Your task is to copy the material exactly.

========================

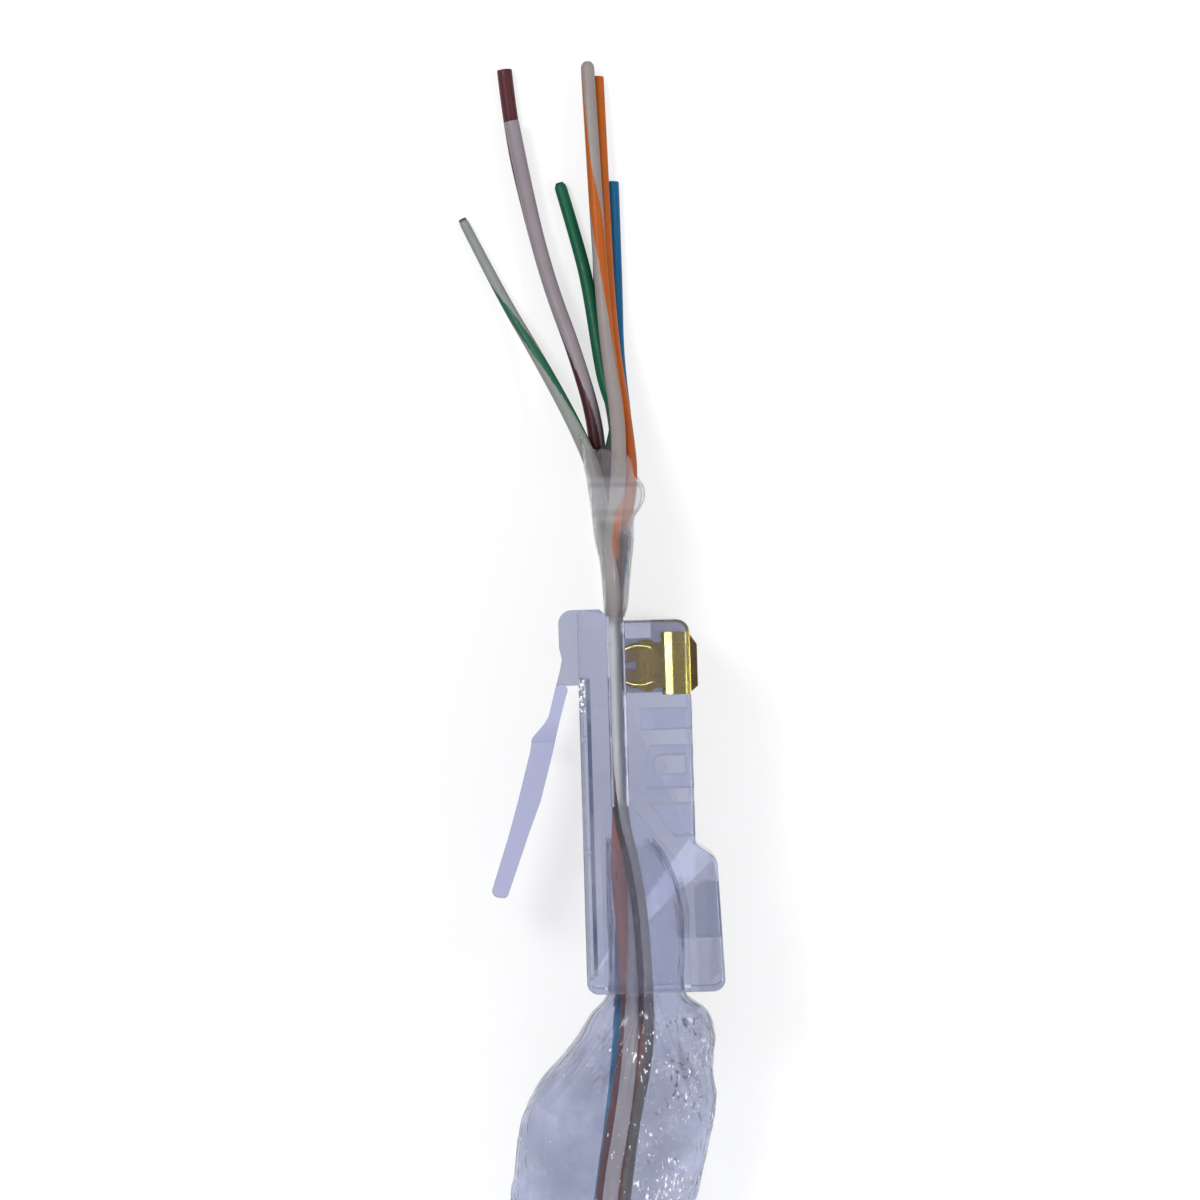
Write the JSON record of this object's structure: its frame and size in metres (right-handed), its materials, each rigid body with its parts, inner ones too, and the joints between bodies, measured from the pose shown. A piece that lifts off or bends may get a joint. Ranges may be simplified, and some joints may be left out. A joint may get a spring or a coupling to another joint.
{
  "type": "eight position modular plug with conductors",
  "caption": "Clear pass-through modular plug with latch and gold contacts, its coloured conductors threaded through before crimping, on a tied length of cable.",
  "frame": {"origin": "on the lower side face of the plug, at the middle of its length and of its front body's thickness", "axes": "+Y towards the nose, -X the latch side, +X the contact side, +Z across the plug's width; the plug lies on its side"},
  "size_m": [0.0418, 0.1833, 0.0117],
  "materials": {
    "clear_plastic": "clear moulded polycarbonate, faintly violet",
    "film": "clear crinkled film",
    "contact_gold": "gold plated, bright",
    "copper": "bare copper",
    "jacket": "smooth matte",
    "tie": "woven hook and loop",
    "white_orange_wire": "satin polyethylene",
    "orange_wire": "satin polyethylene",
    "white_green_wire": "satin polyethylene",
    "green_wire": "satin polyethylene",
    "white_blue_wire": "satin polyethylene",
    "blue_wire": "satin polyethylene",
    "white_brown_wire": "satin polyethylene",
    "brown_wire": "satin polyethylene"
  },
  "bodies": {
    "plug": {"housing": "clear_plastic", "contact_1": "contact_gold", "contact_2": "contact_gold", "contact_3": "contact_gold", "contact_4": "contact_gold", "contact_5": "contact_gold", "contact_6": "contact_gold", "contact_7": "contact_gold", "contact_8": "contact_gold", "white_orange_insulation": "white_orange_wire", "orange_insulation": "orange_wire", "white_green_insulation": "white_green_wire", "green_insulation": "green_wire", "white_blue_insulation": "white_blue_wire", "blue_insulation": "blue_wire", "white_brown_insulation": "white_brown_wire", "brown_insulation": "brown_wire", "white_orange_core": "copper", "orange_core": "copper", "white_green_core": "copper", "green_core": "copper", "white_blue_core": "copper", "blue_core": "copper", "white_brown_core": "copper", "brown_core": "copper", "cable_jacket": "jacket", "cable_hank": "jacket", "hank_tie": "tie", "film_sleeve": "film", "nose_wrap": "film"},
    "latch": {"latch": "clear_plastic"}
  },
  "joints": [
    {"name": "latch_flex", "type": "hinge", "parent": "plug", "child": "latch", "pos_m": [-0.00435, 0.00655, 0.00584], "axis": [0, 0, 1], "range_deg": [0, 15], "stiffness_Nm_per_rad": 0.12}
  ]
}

========================

Solution for this task:
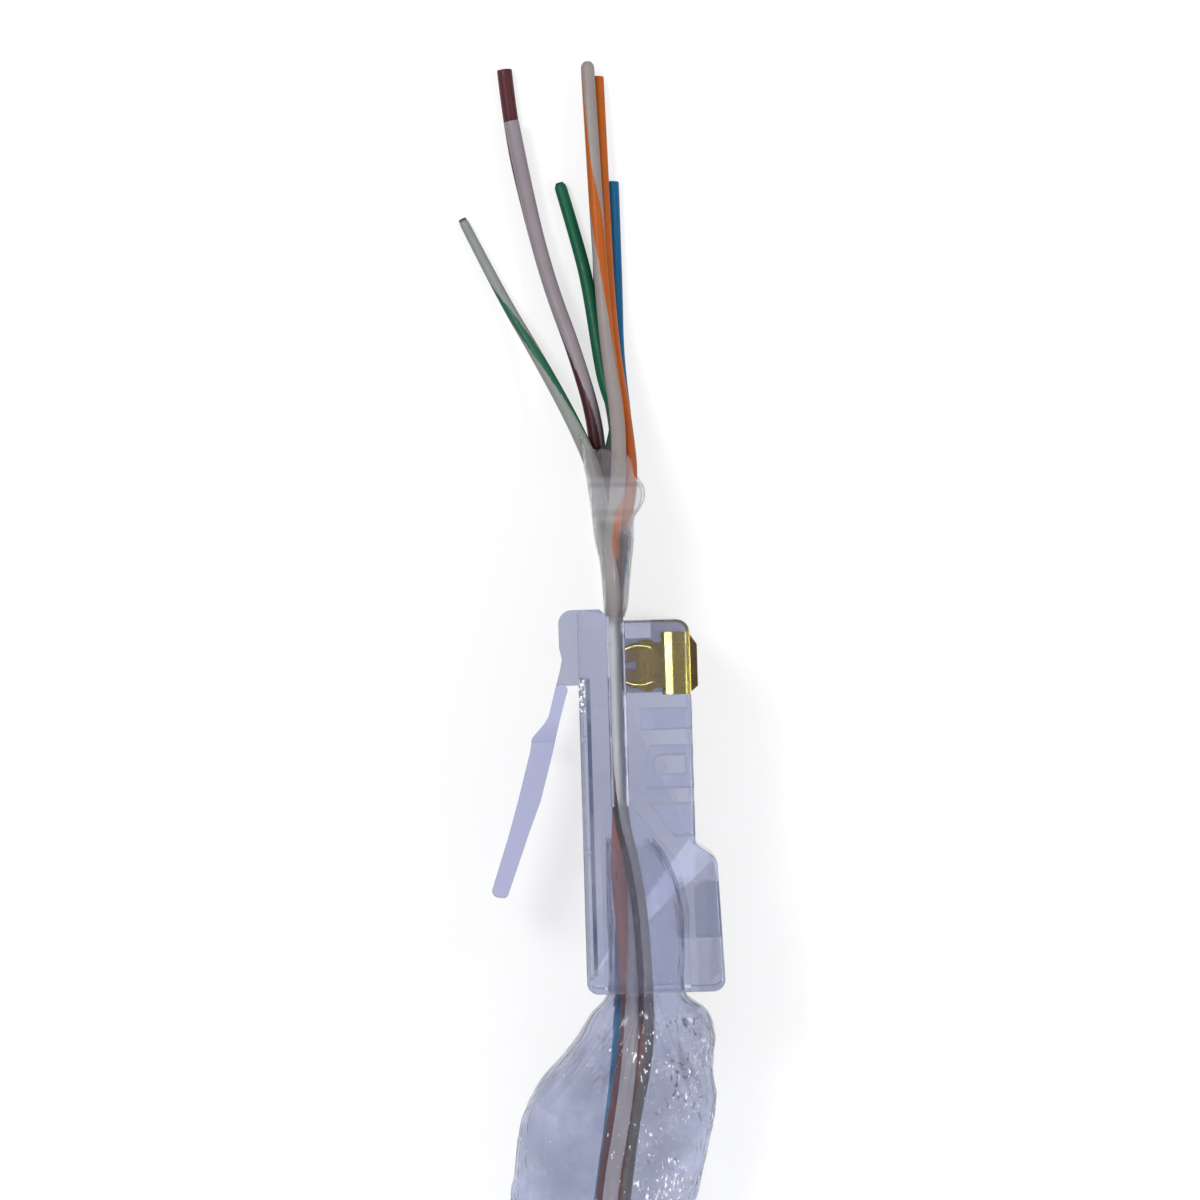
Write the JSON record of this object's structure: its frame and size in metres (right-handed), its materials, each rigid body with its parts, inner ones too, and the joints between bodies, measured from the pose shown. A piece that lifts off or bends may get a joint. Ranges may be simplified, and some joints may be left out. A joint may get a spring or a coupling to another joint.
{
  "type": "eight position modular plug with conductors",
  "caption": "Clear pass-through modular plug with latch and gold contacts, its coloured conductors threaded through before crimping, on a tied length of cable.",
  "frame": {"origin": "on the lower side face of the plug, at the middle of its length and of its front body's thickness", "axes": "+Y towards the nose, -X the latch side, +X the contact side, +Z across the plug's width; the plug lies on its side"},
  "size_m": [0.0418, 0.1833, 0.0117],
  "materials": {
    "clear_plastic": "clear moulded polycarbonate, faintly violet",
    "film": "clear crinkled film",
    "contact_gold": "gold plated, bright",
    "copper": "bare copper",
    "jacket": "smooth matte",
    "tie": "woven hook and loop",
    "white_orange_wire": "satin polyethylene",
    "orange_wire": "satin polyethylene",
    "white_green_wire": "satin polyethylene",
    "green_wire": "satin polyethylene",
    "white_blue_wire": "satin polyethylene",
    "blue_wire": "satin polyethylene",
    "white_brown_wire": "satin polyethylene",
    "brown_wire": "satin polyethylene"
  },
  "bodies": {
    "plug": {"housing": "clear_plastic", "contact_1": "contact_gold", "contact_2": "contact_gold", "contact_3": "contact_gold", "contact_4": "contact_gold", "contact_5": "contact_gold", "contact_6": "contact_gold", "contact_7": "contact_gold", "contact_8": "contact_gold", "white_orange_insulation": "white_orange_wire", "orange_insulation": "orange_wire", "white_green_insulation": "white_green_wire", "green_insulation": "green_wire", "white_blue_insulation": "white_blue_wire", "blue_insulation": "blue_wire", "white_brown_insulation": "white_brown_wire", "brown_insulation": "brown_wire", "white_orange_core": "copper", "orange_core": "copper", "white_green_core": "copper", "green_core": "copper", "white_blue_core": "copper", "blue_core": "copper", "white_brown_core": "copper", "brown_core": "copper", "cable_jacket": "jacket", "cable_hank": "jacket", "hank_tie": "tie", "film_sleeve": "film", "nose_wrap": "film"},
    "latch": {"latch": "clear_plastic"}
  },
  "joints": [
    {"name": "latch_flex", "type": "hinge", "parent": "plug", "child": "latch", "pos_m": [-0.00435, 0.00655, 0.00584], "axis": [0, 0, 1], "range_deg": [0, 15], "stiffness_Nm_per_rad": 0.12}
  ]
}